🤖 AI Summary
This work addresses the limited support for European languages in existing open-source large language models by training from scratch a 22-billion-parameter multilingual model covering all 24 official languages of the European Union along with 11 additional languages. The project introduces the first large-scale open-source model to comprehensively encompass all EU official languages, leveraging a custom multilingual tokenizer, extensive cleaning of web-sourced text, and efficient pretraining followed by instruction tuning based on the standard Transformer architecture. The authors release the full pretraining and instruction-tuning datasets alongside complete implementation code.

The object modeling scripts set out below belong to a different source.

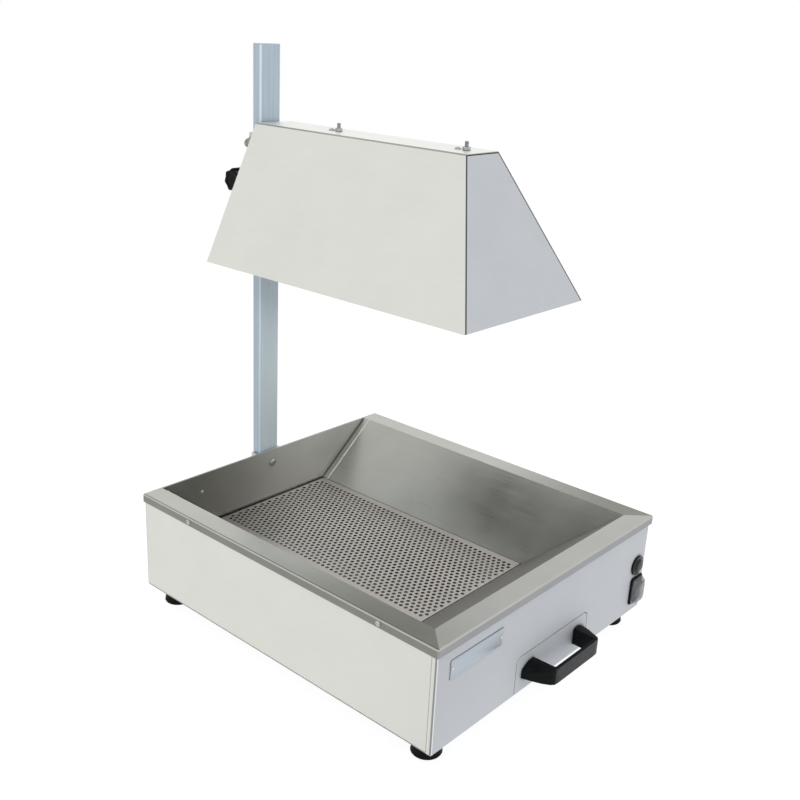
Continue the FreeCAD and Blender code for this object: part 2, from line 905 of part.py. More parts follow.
# Switch
def make_switch_housing():
    bezel = prism("xz", panel_y - bezel_depth, bezel_depth,
                  rectangle(switch_x, switch_middle, bezel_width, bezel_height, bezel_corner))
    body = prism("xz", panel_y, sheet + switch_body_depth,
                 rectangle(switch_x, switch_middle, switch_body_width, switch_body_height, 0))
    pocket = prism("xz", panel_y - bezel_depth - overrun, bezel_depth + overrun + switch_pocket_depth,
                   rectangle(switch_x, switch_middle, rocker_width + slide_clearance + slide_clearance,
                             switch_pocket_height, 0))
    reach = rocker_width / 2 + pivot_length + slide_clearance
    bearings = rod(Vector(switch_x - reach, pivot_y, switch_middle), x_axis, pivot_radius + fit_clearance,
                   reach + reach)
    return joined(bezel, body).cut([pocket, bearings])


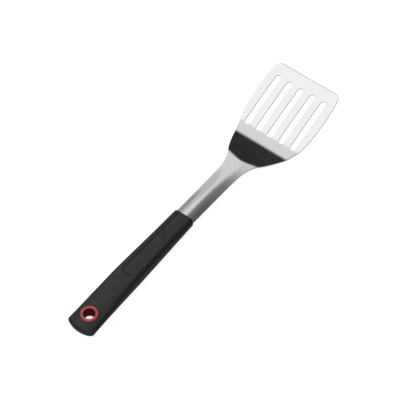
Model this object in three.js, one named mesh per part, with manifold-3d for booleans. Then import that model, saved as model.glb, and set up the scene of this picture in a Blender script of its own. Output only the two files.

The resulting model achieves state-of-the-art performance among comparable-sized models on multilingual reasoning, instruction-following, and translation benchmarks.
📝 Abstract
This report presents EuroLLM-22B, a large language model trained from scratch to support the needs of European citizens by covering all 24 official European Union languages and 11 additional languages. EuroLLM addresses the issue of European languages being underrepresented and underserved in existing open large language models. We provide a comprehensive overview of EuroLLM-22B's development, including tokenizer design, architectural specifications, data filtering, and training procedures. Across a broad set of multilingual benchmarks, EuroLLM-22B demonstrates strong performance in reasoning, instruction following, and translation, achieving results competitive with models of comparable size. To support future research, we release our base and instruction-tuned models, our multilingual web pretraining data and updated EuroBlocks instruction datasets, as well as our pre-training and evaluation codebases.